Tuesday, August 25, 2009

Review of The Science of Fear

Daniel Gardner has done a wonderful job creating a fast-read with good solid research. The Science of Fear points out how easily we are fooled by the way we process the massive amount of information we receive. Gardner compares our decisions made with our Head versus those made with our Gut, referring to our ability to use critical thinking versus our tendency to use our instinctual mind. Critical thinking would tell me that flying is safer than driving. After 9/11 my instinctual mind told me that planes are dangerous.

The book covers the evolutionary psychological concepts of Confirmation bias ( I see what I already believe), the Law of Similarity (appearance equals reality), the Anchoring and adjustment heuristic (influenced by what I just heard), the Rule of Typical things (things that usually go together always go together), and the Example Rule (a story is more powerful than statistical data). Each of these is explored in entertaining detail and backed up by academic research.

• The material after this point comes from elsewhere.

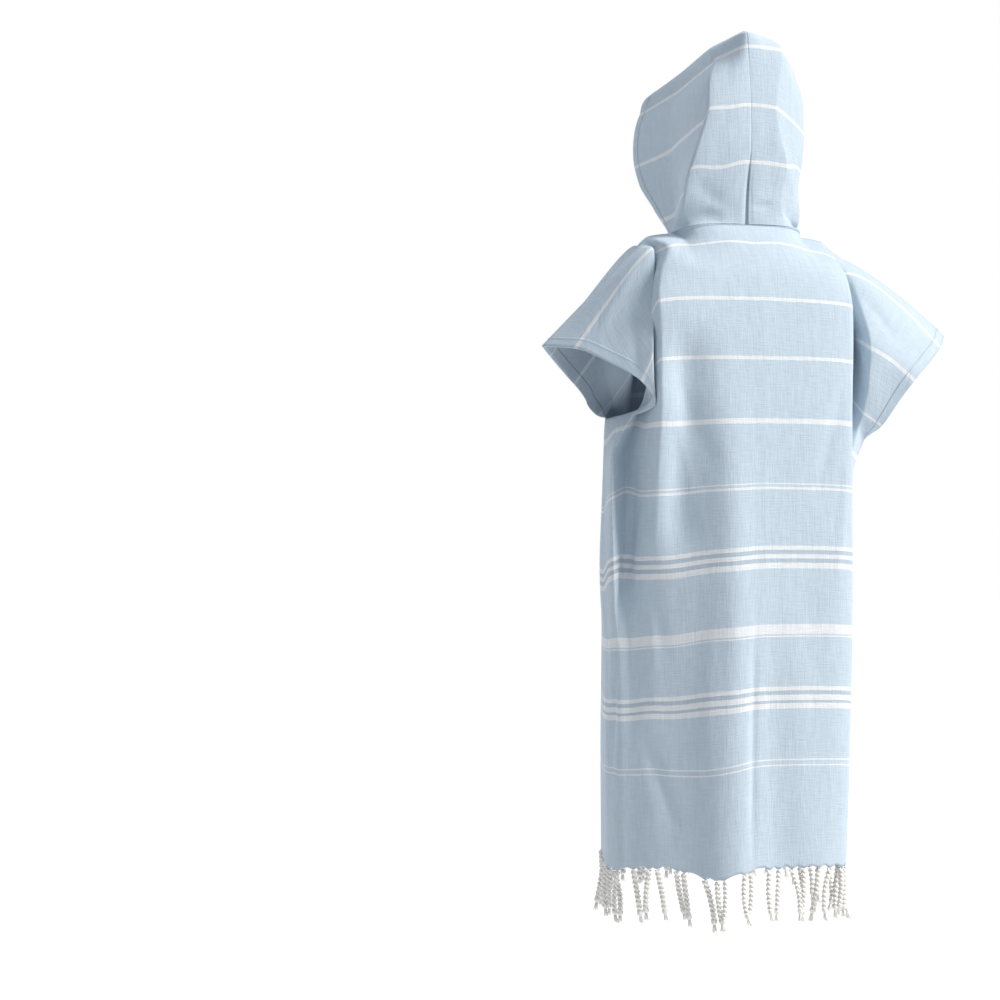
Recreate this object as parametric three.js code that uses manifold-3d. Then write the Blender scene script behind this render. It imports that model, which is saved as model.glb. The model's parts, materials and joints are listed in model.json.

The main focus of the book is that our emotions often overrule our critical thinking skills. We are convinced through anecdote, stories we recently heard, stray statistical information that is incorrect and incorrectly cited, how we feel about events, and our life experience. We see something on talk TV and are convinced that it is true. Many people around us are sure of their information and we are swayed by their conviction. We are told by some commercial that we are at risk from strangers, dangers, disease and drugs and we change our buying habits. We hear that 600 people die in the US every year from something and we demand new laws.

How dangerous is the world? Gardner would argue not as dangerous as we have convinced ourselves. Our very complex brains still respond to danger they way our evolutionary ancestors did, listen to the herd and run, or fight, if there is something we do not understand. Gardner’s suggestion? Focus on what we have to be grateful for.

This is a great read. I recommend it to anyone interested in brain research, human behavior, human cognition, and group behavior. It is fun, well balanced and well supported.